- Caption
- Jewish DPs reenact the death march from Dachau to Tyrol as they march in protest against British immigration policy to Palestine at the Mittenwald displaced persons camp.
- Date
-
1947 May 04
- Locale
- Mittenwald, [Bavaria; Munich] Germany
- Photo Credit
- United States Holocaust Memorial Museum, courtesy of Lieb Sultanik
- Event History
- On May 4, 1947, local committees in the communities of Garmisch and Mittenwald proposed reenacting the American rescue of three thousand Dachau prisoners from a death march to Tyrol in April 1945. This demonstration was intended in part to thank the Americans for their role in the liberation. The Central Committee appropriated the idea and expanded it from a local event to a memorial observance for the entire occupied zone.

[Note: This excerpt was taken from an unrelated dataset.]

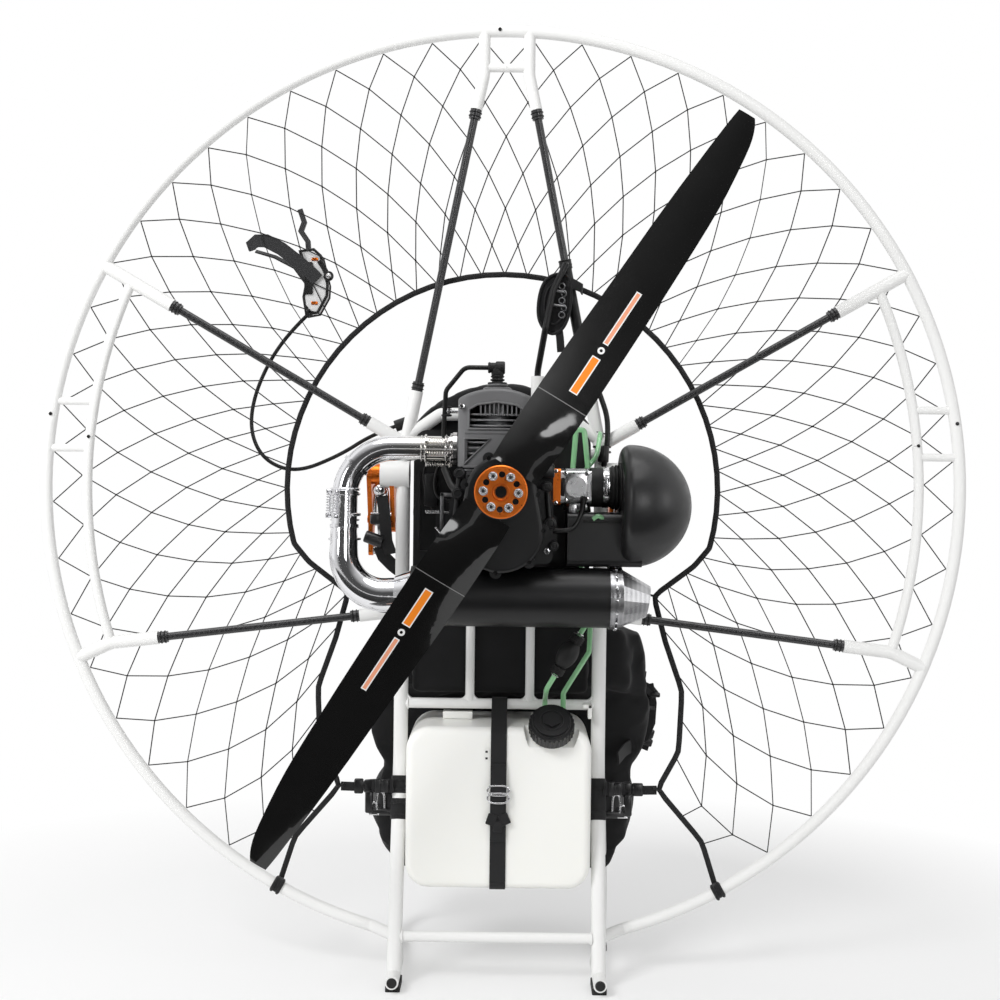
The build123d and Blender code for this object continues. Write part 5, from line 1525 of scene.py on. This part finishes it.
def studioWorld():
    # white to the camera; otherwise bright overhead and ahead, dark behind the camera
    world = bpy.data.worlds.new("studio")
    bpy.context.scene.world = world
    world.cycles.sampling_method = "NONE"
    world.use_nodes = True
    tree = world.node_tree
    tree.nodes.clear()

    def node(kind, values=None, **settings):
        made = tree.nodes.new(kind)
        for key, value in settings.items():
            setattr(made, key, value)
        for key, value in (values or {}).items():
            if isinstance(value, bpy.types.NodeSocket):
                tree.links.new(value, made.inputs[key])
            else:
                made.inputs[key].default_value = value
        return made

    place = node("ShaderNodeTexCoord").outputs["Generated"]
    parts = node("ShaderNodeSeparateXYZ", {0: place}).outputs
    ahead = node("ShaderNodeMapRange",
                 {"Value": parts[1], "From Min": -0.55, "From Max": 0.35, "To Min": worldSet["behind"],
                                        "To Max": worldSet["ahead"]},
                 interpolation_type="SMOOTHSTEP").outputs[0]
    above = node("ShaderNodeMapRange", {"Value": parts[2], "From Min": 0.35, "From Max": 0.8, "To Min": 0.0,
                                        "To Max": worldSet["above"]},
                 interpolation_type="SMOOTHSTEP").outputs[0]
    side = node("ShaderNodeMath", {0: parts[0]}, operation="ABSOLUTE").outputs[0]
    beside = node("ShaderNodeMapRange", {"Value": side, "From Min": 0.55, "From Max": 0.9, "To Min": 0.0,
                                         "To Max": worldSet["beside"]},
                  interpolation_type="SMOOTHSTEP").outputs[0]
    total = node("ShaderNodeMath", {0: ahead, 1: above}, operation="ADD").outputs[0]
    total = node("ShaderNodeMath", {0: total, 1: beside}, operation="ADD").outputs[0]
    lit = node("ShaderNodeBackground", {"Color": (1, 1, 1, 1), "Strength": worldSet["fill"]}).outputs[0]
    seen = node("ShaderNodeBackground", {"Color": (1, 1, 1, 1), "Strength": 1.0}).outputs[0]
    bright = node("ShaderNodeMath", {0: total, 1: worldSet["shine"]}, operation="MULTIPLY",
                  use_clamp=True).outputs[0]
    for toward, spread, strength in worldSet["windows"]:
        facing = node("ShaderNodeVectorMath", {0: place, 1: Vector(toward).normalized()},
                      operation="DOT_PRODUCT").outputs["Value"]
        window = node("ShaderNodeMapRange", {"Value": facing, "From Min": math.cos(math.radians(spread)),
                                             "From Max": math.cos(math.radians(spread * 0.8)), "To Min": 0.0,
                                             "To Max": strength},
                      interpolation_type="SMOOTHSTEP").outputs[0]
        bright = node("ShaderNodeMath", {0: bright, 1: window}, operation="ADD").outputs[0]
    mirrored = node("ShaderNodeBackground", {"Color": (1, 1, 1, 1), "Strength": bright}).outputs[0]
    path = node("ShaderNodeLightPath").outputs
    gloss = node("ShaderNodeMath", {0: path["Is Glossy Ray"], 1: path["Is Transmission Ray"]},
                 operation="MAXIMUM").outputs[0]
    shone = node("ShaderNodeMixShader", {0: gloss, 1: lit, 2: mirrored}).outputs[0]
    blend = node("ShaderNodeMixShader", {0: path["Is Camera Ray"], 1: shone, 2: seen}).outputs[0]
    node("ShaderNodeOutputWorld", {"Surface": blend})


def card(name, low, high):
    # a black card that only reflections see
    sheet = block(low, high, name=name)
    sheet.name = name
    give(sheet, Finish(name + "Black", (0.002, 0.002, 0.002), 0.9).material)
    sheet.visible_camera = sheet.visible_diffuse = sheet.visible_shadow = False


paleFloor()
studioWorld()
card("floorCard", (-4, -6, 0.004), (4, -0.75, 0.006))
lamp("keyLamp", (-1.9, -2.4, 2.9), (0, 0, 0.75), 1.3, 83)
bpy.context.scene.view_settings.view_transform = "Standard"
print("floor and light set")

The centerpiece of the observance was a march to Mittenwald. Four to five thousand marchers participated, including many former prisoners who had actually traversed the same route on the death march from Dachau to Tirol two years earlier. After marching for almost two hours to the assembly point, the assembled heard survivors of the original Mittenwald march, including the new chairman of the Central Committee, Dovid Treger, who urged them to assume the struggle for the establishment of a Jewish homeland in Palestine. Lieutenant James Charles Rooin especially drew cheers and applause when he declared his admiration for and sympathy with the goals of the marchers. Afterwards the members of the Central Committee assembled in the corner of Mittenwald's Catholic cemetery where those who died in the Tyrol march had been buried, and Treger laid a wreath in the midst of the martyrs' grave.